The approach spread. Nearly 300 preferential trade deals are now recorded by the WTO. Many go beyond tariff-cutting to include rules on state-owned enterprises, intellectual property and trade in services. Having grown into an integrated trading area, the EU became an enthusiastic proponent, striking many reciprocal deals, including with Canada, Mexico and Singapore. In June it started talks with Australia.
As such deals proliferated, economists studied their impact. One fear had been that they might divert custom from more efficient producers in third countries. But a paper by Aaditya Mattoo, Alen Mulabdic and Michele Ruta of the World Bank, published in 2017, found that shallow deals do little to reduce trade with third countries, and deep ones tend to increase it. This, they think, is because rules on competition policy, subsidies and standards are hard to apply in a discriminatory way.
But there is also reason to fear that preferential deals weaken the impetus towards comprehensive liberalisation. Nuno Limão of the University of Maryland, and others, have found that America and the EU offered less tariff liberalisation in multilateral talks in product areas where they had already granted preferential tariffs in bilateral deals.
Though previous American administrations were sometimes frustrated with the WTO, they viewed it as the foundation of the trading system. Preferential deals were an instrument of diplomacy. TPP was intended to create a template for a trading system that might eventually include China, and perhaps give reform-minded Chinese policymakers something to aim for.
Mr Trump’s trade agenda could hardly be more different. His “America First” rhetoric, threats of tariffs on allies and of withdrawal from the WTO, and policies of blocking appointments to the WTO’s court and using tariffs as a national-security tool, are inimical to an even-handed system that all can support. Even if these policies turn out to be temporary, the uncertainty they cause may be permanent.
Some of the USMCA’s provisions go beyond even those of the TPP, for example its rules on the movement of data across borders. And the USTR’s objectives for talks with Japan, published on December 21st, are similar to those in the USMCA. But the fear is that, having all but abandoned the aim of broad trade liberalisation, America may prioritise quick, shallow deals rather than deeper ones that would strengthen global trade governance.
The complex “rules of origin” that feature in preferential deals are also worrying. These specify the minimum share of a product that must originate in the parties to a deal if it is to qualify for reduced duties. They thus allow trade negotiators to shape supply chains and manage production. And one study found that compliance costs amounted to 3-5% of the final product price, offsetting the deal’s benefits. The Trump administration has sought to use such rules to reshape car production in North America, tightening them by several notches in the USMCA. As well as restricting trade, rather than liberalising it, they will make it tricky to agree more permissive rules of origin for cars in future trade deals.

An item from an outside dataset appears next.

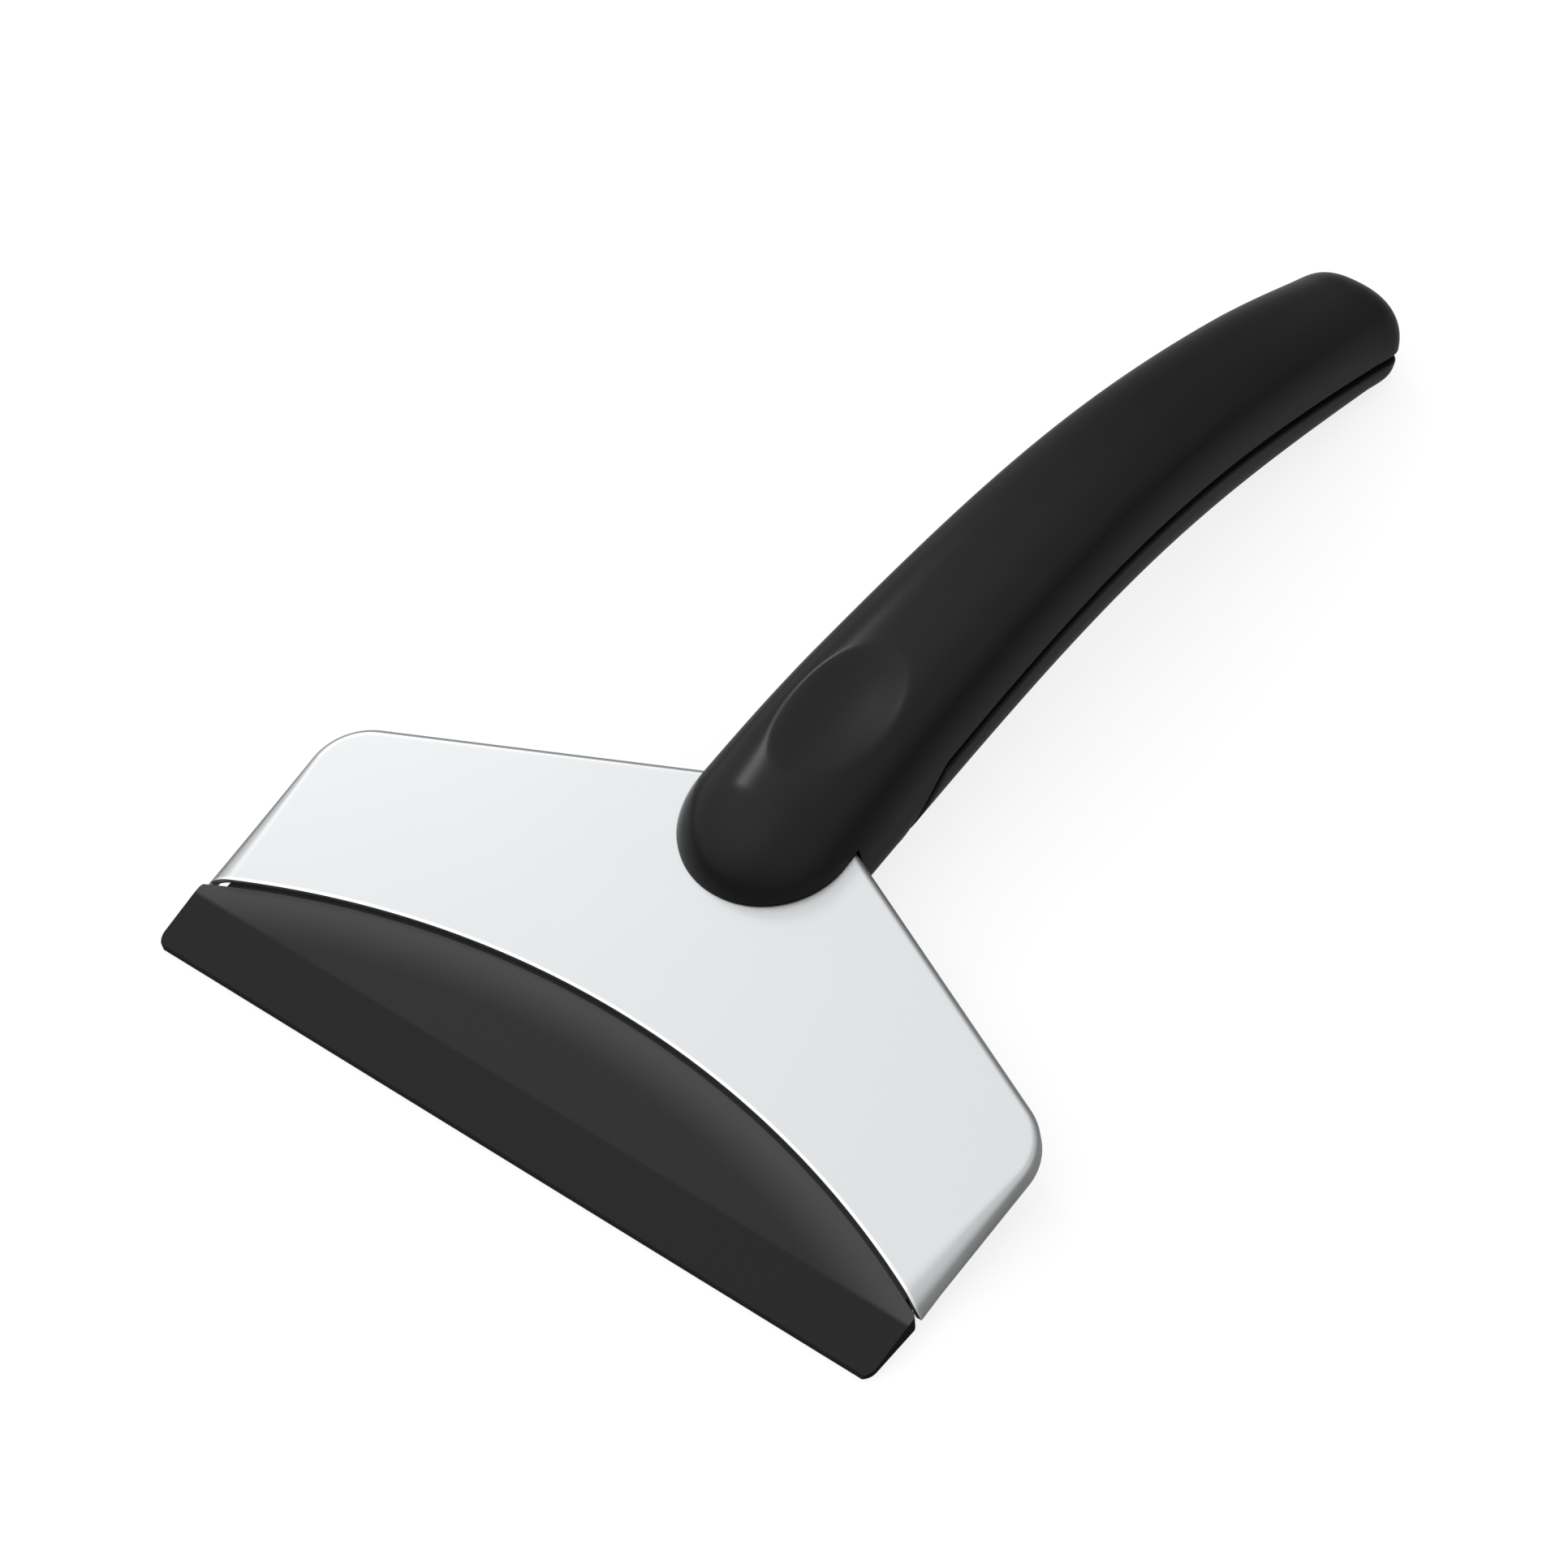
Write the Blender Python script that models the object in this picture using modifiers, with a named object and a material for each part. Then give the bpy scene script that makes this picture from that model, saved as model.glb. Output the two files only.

It will soon become clear how ambitious America wants to be. A deal with China that limited industrial subsidies, long a bugbear of other countries, could yet be baked into the multilateral system. One with Japan could set some useful standards and precedents. Mr Trump may decide to blow up the multilateral system and impose tariffs on America’s allies. Even if he does not, success on his terms could cause long-lasting damage.